In the last few years, the AAPI community in the United States has been front and center because of acts of anti-Asian violence, while the affirmative action debates have given new life to the model minority myth. This workshop, titled “Unfinished Stories about Asian American Identity,” seeks to continue the community storytelling begun in the 2023 AALS Clinical Conference workshop entitled “The Importance of Being Earnestly Asian and American: Does it Matter?” We will seek to draw upon our collective stories and our families’ migration histories to forge intergenerational connections with each other and explore how we can be resistant and resilient amid the backlash faced by AAPI communities as well as other communities of color at this moment.

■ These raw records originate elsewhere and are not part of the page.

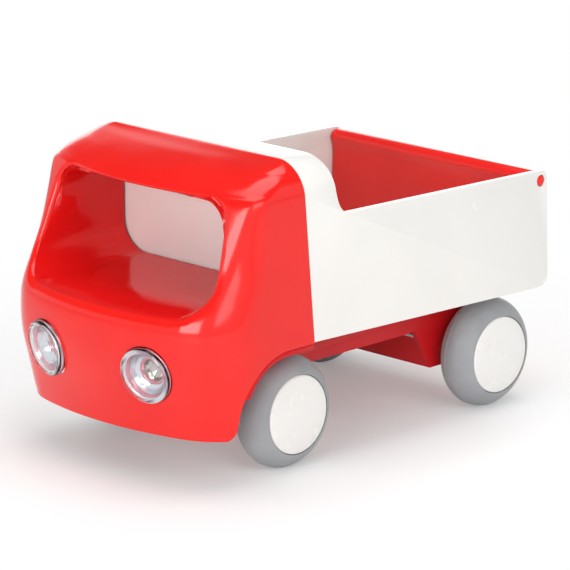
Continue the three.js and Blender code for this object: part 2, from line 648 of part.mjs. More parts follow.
function dumpBed() {
  const low = BED_BOTTOM_FRONT_Z - 20;
  const skin = alongY(bodySection(0, low), SEAM_Y - 20, TAIL_Y + 1);
  const room = alongY(bodySection(WALL, low), SEAM_Y - 20, TAIL_Y + 20);
  const outer = skin.intersect(acrossX(bedProfile(), -100, 100));
  const inner = room.intersect(acrossX(bedRoom(), -100, 100));
  const stopY = GATE_PIVOT_Y - GATE_THICKNESS / 2 - GATE_PANEL_SET - GAP;
  const floorZ = bedBottomZ(stopY) + FLOOR;
  const half = halfWidth(floorZ) - WALL + 0.5;
  const stopOutline = polygon([
    [stopY - STOP_DEPTH, floorZ - 1],
    [stopY - STOP_DEPTH, floorZ],
    [stopY - STOP_DEPTH + STOP_RAMP, floorZ + STOP_HEIGHT],
    [stopY, floorZ + STOP_HEIGHT],
    [stopY, floorZ - 1],
  ]);
  const stop = acrossX(stopOutline, -half, half);
  let bed = join(cut(outer, inner), stop, footStrip(-1, stopY), footStrip(1, stopY));
  const lugTop = bedBottomZ(TIP_PIVOT_Y) + 1;
  for (const s of [-1, 1]) {
    const x0 = Math.min(s * LUG_OUTER_X, s * (LUG_OUTER_X - LUG_WIDTH));
    const x1 = x0 + LUG_WIDTH;
    const outline = new THREE.Shape();
    outline.moveTo(TIP_PIVOT_Y - 12, lugTop);
    outline.lineTo(TIP_PIVOT_Y - LUG_R, TIP_PIVOT_Z);
    outline.absarc(TIP_PIVOT_Y, TIP_PIVOT_Z, LUG_R, Math.PI, 2 * Math.PI, false);
    outline.lineTo(TIP_PIVOT_Y + LUG_R, lugTop);
    outline.closePath();
    bed = join(bed, acrossX(outline, x0, x1, 10));
  }
  const hinge = cylinder("x", HINGE_PIN_R + RUNNING_GAP, 3 * LUG_OUTER_X, [0, TIP_PIVOT_Y, TIP_PIVOT_Z], 20);
  const gateBore = cylinder("x", GATE_PIN_R + RUNNING_GAP, 200, [0, GATE_PIVOT_Y, GATE_PIVOT_Z], 24);
  return cut(bed, hinge, gateBore);
}
add("dump_bed", geometryOf(dumpBed()), white);

const hingePin = new THREE.CylinderGeometry(HINGE_PIN_R, HINGE_PIN_R, 2 * CHASSIS_HALF_WIDTH, 20);
hingePin.rotateZ(-Math.PI / 2);
add("bed_hinge_pin", hingePin, steel).position.set(0, TIP_PIVOT_Y, TIP_PIVOT_Z);

// ---- tailgate: a panel that hangs from a thick roll along its top edge, on a short pin at each end ----

const GATE_SIDE_GAP = 0.6;
const GATE_FLOOR_GAP = 0.8;
const GATE_PIN_DEPTH = 9; // into the roll
const GATE_PIN_STEP = 0.7; // from the pin's wide end to its narrow one

function tailgate() {
  const shape = new THREE.Shape();
  const inner = GATE_PIVOT_Y - GATE_THICKNESS / 2 - GATE_PANEL_SET;
  const outer = inner + GATE_THICKNESS;
  const low = bedBottomZ(GATE_PIVOT_Y) + FLOOR + GATE_FLOOR_GAP;
  shape.moveTo(inner, low);
  shape.lineTo(outer, low);
  shape.lineTo(outer, GATE_PIVOT_Z);
  shape.lineTo(inner, GATE_PIVOT_Z);
  shape.closePath();
  const shapes = join(
    acrossX(shape, -90, 90),
    cylinder("x", GATE_ROLL_R, 180, [0, GATE_PIVOT_Y, GATE_PIVOT_Z], 24),
  );
  const section = bodySection(WALL + GATE_SIDE_GAP, BED_BOTTOM_FRONT_Z - 20);
  const room = alongY(section, GATE_PIVOT_Y - 20, TAIL_Y + 20);
  const socketHalf = halfWidth(GATE_PIVOT_Z) - WALL - GATE_PIN_DEPTH;
  const socketR = GATE_PIN_R - GATE_PIN_STEP + GAP;
  const sockets = [-1, 1].map((s) =>
    cylinder("x", socketR, 40, [s * (socketHalf - GAP + 20), GATE_PIVOT_Y, GATE_PIVOT_Z], 20),
  );
  return cut(shapes.intersect(room), ...sockets);
}
add("tailgate", geometryOf(tailgate()), red);

// Stepped pins: the wide end runs in the bed's side wall, the narrow end is pressed into the roll.
function gatePin(s) {
  const face = halfWidth(GATE_PIVOT_Z) - 0.1;
  const step = face - WALL - 0.2;
  const end = halfWidth(GATE_PIVOT_Z) - WALL - GATE_PIN_DEPTH;
  const profile = [
    [0, end],
    [GATE_PIN_R - GATE_PIN_STEP, end],
    [GATE_PIN_R - GATE_PIN_STEP, step],
    [GATE_PIN_R, step],
    [GATE_PIN_R, face - 0.4],
    [GATE_PIN_R - 0.4, face],
    [0, face],
  ];
  const geometry = latheX(profile, 20);
  if (s < 0) geometry.rotateZ(Math.PI);
  return geometry;
}
for (const [side, s] of [["left", -1], ["right", 1]]) {
  add(`tailgate_pin_${side}`, gatePin(s), red).position.set(0, GATE_PIVOT_Y, GATE_PIVOT_Z);
}

// ---- wheelsets: steel axle, white hub core and cap, soft tyre ----

const HUB_HALF = TYRE_WIDTH / 2 - 1;
const CAP_THICKNESS = 3;
const AXLE_END = TRACK / 2 + HUB_HALF - CAP_THICKNESS - 1;

// Tyre section: round on the inner side, flatter where the outer side runs down to the cap.
const TYRE_FACE_SET = 1.2; // the tyre's face lies this far inside its nominal width, beside the cap
const TYRE_CROWN = 10; // from the tyre's nominal inner face to the middle of its tread
const TYRE_LIP = 1; // step on the inner face

function tyreProfile() {
  const half = TYRE_WIDTH / 2;
  const lip = HUB_FACE_R + GAP;
  const seat = HUB_CORE_R + GAP;
  const rise = WHEEL_R - lip - TYRE_LIP;
  const depth = TYRE_CROWN - TYRE_LIP;
  const profile = [
    [seat, 2 - half],
    [lip + TYRE_LIP, 2 - half],
  ];
  for (let i = 0; i <= 5; i += 1) {
    const a = (Math.PI / 2) * (i / 5);
    profile.push([lip + TYRE_LIP + rise * Math.sin(a), depth * (1 - Math.cos(a)) - half]);
  }
  const outer = new THREE.CubicBezierCurve(
    new THREE.Vector2(WHEEL_R, depth - half),
    new THREE.Vector2(WHEEL_R, depth - half + 4.5),
    new THREE.Vector2(lip + 4.3, half - TYRE_FACE_SET - 1.5),
    new THREE.Vector2(lip, half - TYRE_FACE_SET),
  );
  for (const point of outer.getPoints(6)) profile.push([point.x, point.y]);
  profile.push([lip, half - 4], [seat, half - 4], [seat, 2 - half]);
  return profile;
}

function hubProfile() {
  const boss = 6;
  const bore = AXLE_R + GAP;
  return [
    [bore, -HUB_HALF],
    [boss, -HUB_HALF],
    [boss, HUB_HALF - CAP_THICKNESS - 6],
    [HUB_CORE_R - 3, HUB_HALF - CAP_THICKNESS - 6],
    [HUB_CORE_R - 3, -HUB_HALF + 2],
    [HUB_CORE_R, -HUB_HALF + 2],
    [HUB_CORE_R, HUB_HALF - CAP_THICKNESS - 1],
    [HUB_FACE_R, HUB_HALF - CAP_THICKNESS - 1],
    [HUB_FACE_R, HUB_HALF - CAP_THICKNESS - GAP],
    [bore, HUB_HALF - CAP_THICKNESS - GAP],
    [bore, -HUB_HALF],
  ];
}

function capProfile() {
  const face = HUB_HALF + 0.4;
  return [
    [0, HUB_HALF - CAP_THICKNESS],
    [HUB_FACE_R, HUB_HALF - CAP_THICKNESS],
    [HUB_FACE_R, face - 0.7],
    [HUB_FACE_R - 0.7, face],
    [HUB_FACE_R - 2.4, face + 0.25],
    [HUB_FACE_R - 9, face + 0.6],
    [0, face + 0.8],
  ];
}

for (const [end, y] of [["front", FRONT_AXLE_Y], ["rear", REAR_AXLE_Y]]) {
  const axle = new THREE.CylinderGeometry(AXLE_R, AXLE_R, 2 * AXLE_END, 20);
  axle.rotateZ(-Math.PI / 2);
  const wheelset = new THREE.Group();
  wheelset.position.set(0, y, WHEEL_R);
  truck.add(wheelset);
  add(`${end}_axle`, axle, steel, wheelset);
  for (const [side, s] of [["left", -1], ["right", 1]]) {
    const wheel = new THREE.Group();
    wheel.position.set((s * TRACK) / 2, 0, 0);
    if (s < 0) wheel.rotation.z = Math.PI;
    wheelset.add(wheel);
    add(`${end}_${side}_tyre`, latheX(tyreProfile(), 30), grey, wheel);
    add(`${end}_${side}_hub`, latheX(hubProfile(), 24), white, wheel);
    add(`${end}_${side}_hub_cap`, latheX(capProfile(), 24), white, wheel);
  }
}

// ---- headlamps: a clear lens in front of a plated reflector cup ----

function lensProfile() {
  const back = 1 - LAMP_LENS_THICKNESS;
  return [
    [0, back],
    [LAMP_R, back],
    [LAMP_R, -0.6],
    [LAMP_R - 0.8, 0],
    [LAMP_R * 0.6, 0.6],
    [0, 1],
  ];
}

function reflectorProfile() {
  const front = 1 - LAMP_LENS_THICKNESS - GAP;
  const back = front - LAMP_REFLECTOR_DEPTH;
  return [
    [0, back],
    [6, back],
    [LAMP_R - 1.5, front - 5],
    [LAMP_R - 1.5, front - 1.5],
    [LAMP_R, front - 1.5],
    [LAMP_R, front],
    [LAMP_R - 2, front],
    [LAMP_R - 3, front - 4.5],
    [LAMP_R - 6.2, front - 8],
    [LAMP_R - 7.4, front - 8],
    [4.5, back + 1.5],
    [0, back + 1.5],
  ];
}

for (const [side, s] of [["left", -1], ["right", 1]]) {
  add(`headlamp_lens_${side}`, turned(lensProfile(), 28).applyMatrix4(lampMatrix(s)), clear);
  add(`headlamp_reflector_${side}`, turned(reflectorProfile(), 24).applyMatrix4(lampMatrix(s)), chrome);
}

// ---- screws: pan heads below, shanks up into the bosses ----

const SCREW_HEAD = 2;
function screw(shank) {
  const profile = [
    [0, -SCREW_HEAD],
    [SCREW_HEAD_R - 0.8, -SCREW_HEAD],
    [SCREW_HEAD_R, -SCREW_HEAD + 0.8],
    [SCREW_HEAD_R, 0],
    [SCREW_R, 0],
    [SCREW_R, shank - 1],
    [0, shank],
  ];
  return turned(profile, 12);
}

let cabScrew = 0;
for (const y of CAB_SCREW_YS) {
  for (const x of [-CAB_SCREW_X, CAB_SCREW_X]) {
    cabScrew += 1;
    const seat = CHASSIS_TOP_Z - WALL - GAP;
    add(`cab_screw_${cabScrew}`, screw(WALL + GAP + SCREW_BITE), steel).position.set(x, y, seat);
  }
}
for (const [end, y] of COVER_SCREWS) {
  for (const [side, x] of [["left", -COVER_SCREW_X], ["right", COVER_SCREW_X]]) {
    const seat = COVER_TOP_Z - COVER_THICKNESS - GAP;
    const mesh = add(`${end}_cover_screw_${side}`, screw(COVER_THICKNESS + GAP + SCREW_BITE), steel);
    mesh.position.set(x, y, seat);
  }
}

export default truck;
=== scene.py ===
import math

import bpy
from mathutils import Matrix, Vector


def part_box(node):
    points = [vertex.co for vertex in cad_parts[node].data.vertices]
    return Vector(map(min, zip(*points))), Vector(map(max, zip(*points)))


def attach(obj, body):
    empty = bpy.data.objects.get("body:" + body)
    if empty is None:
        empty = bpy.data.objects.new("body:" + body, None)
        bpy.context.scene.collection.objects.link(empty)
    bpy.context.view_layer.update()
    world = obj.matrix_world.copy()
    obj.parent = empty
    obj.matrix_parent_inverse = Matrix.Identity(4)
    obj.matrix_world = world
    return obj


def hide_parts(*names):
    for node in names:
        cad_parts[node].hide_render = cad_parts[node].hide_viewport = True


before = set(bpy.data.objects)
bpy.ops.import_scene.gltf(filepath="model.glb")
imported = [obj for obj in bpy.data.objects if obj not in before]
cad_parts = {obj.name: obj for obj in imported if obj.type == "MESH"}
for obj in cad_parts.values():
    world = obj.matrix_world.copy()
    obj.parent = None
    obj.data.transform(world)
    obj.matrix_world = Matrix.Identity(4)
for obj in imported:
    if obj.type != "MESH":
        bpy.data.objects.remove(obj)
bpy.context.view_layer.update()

bpy.ops.object.select_all(action="DESELECT")

# ---- cab shell ----
# The truck's face: nose, sides and roof in one thin-walled moulding of glossy red ABS, injection moulded
# in a two-part tool and polished. It is open behind and below. The windscreen is a real opening with a
# fat rolled lip, and there is a round seat for each headlamp.

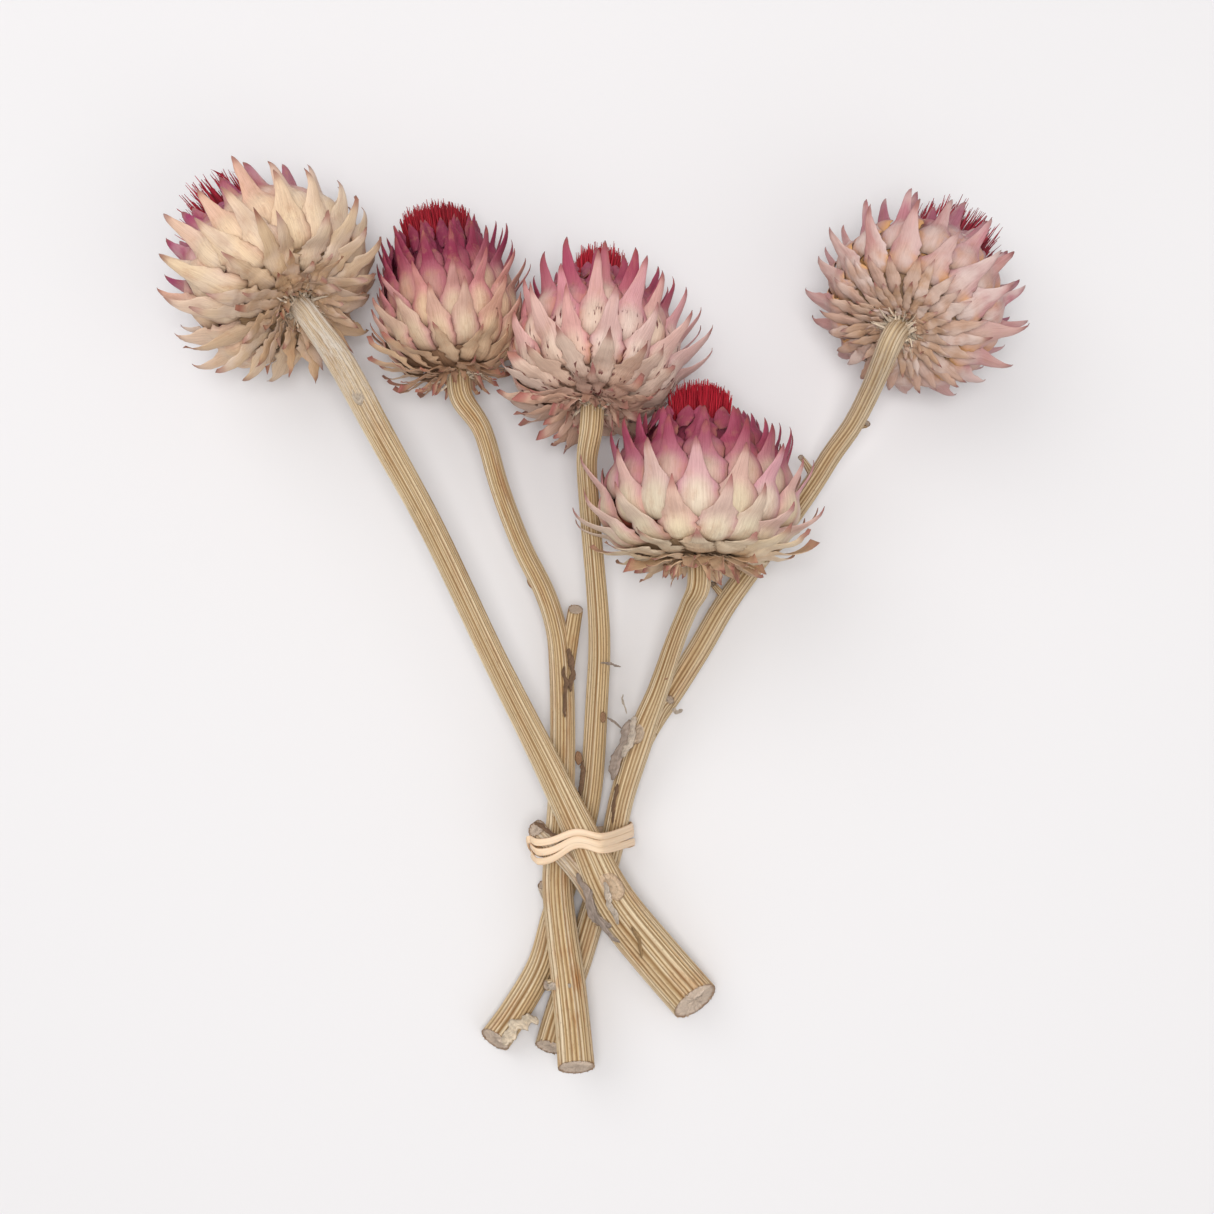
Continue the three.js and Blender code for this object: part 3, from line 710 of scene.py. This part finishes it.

This moment of inflection has us asking: how do we reclaim AAPI narratives found in social movements and public policy debates? The AAPI narratives underpinning social developments, such as #StopAsianHate and the challenge to affirmative action, are either not written or directed by the AAPI community or fail to reflect the wide array of AAPI perspectives on an issue. Should our clinic dockets do more to support AAPI counternarratives and AAPI clients? How do AAPI clinicians fit into the larger resistance to racial inequality in Black and Brown communities?
As AAPI clinicians, this workshop is also a space to help us form our own clinical community and allow us to reflect on the unique positionality of AAPI clinicians. How can we develop community and support AAPI clinicians in their careers, and what would that look like? How do we build an intergenerational community of AAPI clinicians while figuring out ways to support one another throughout the year?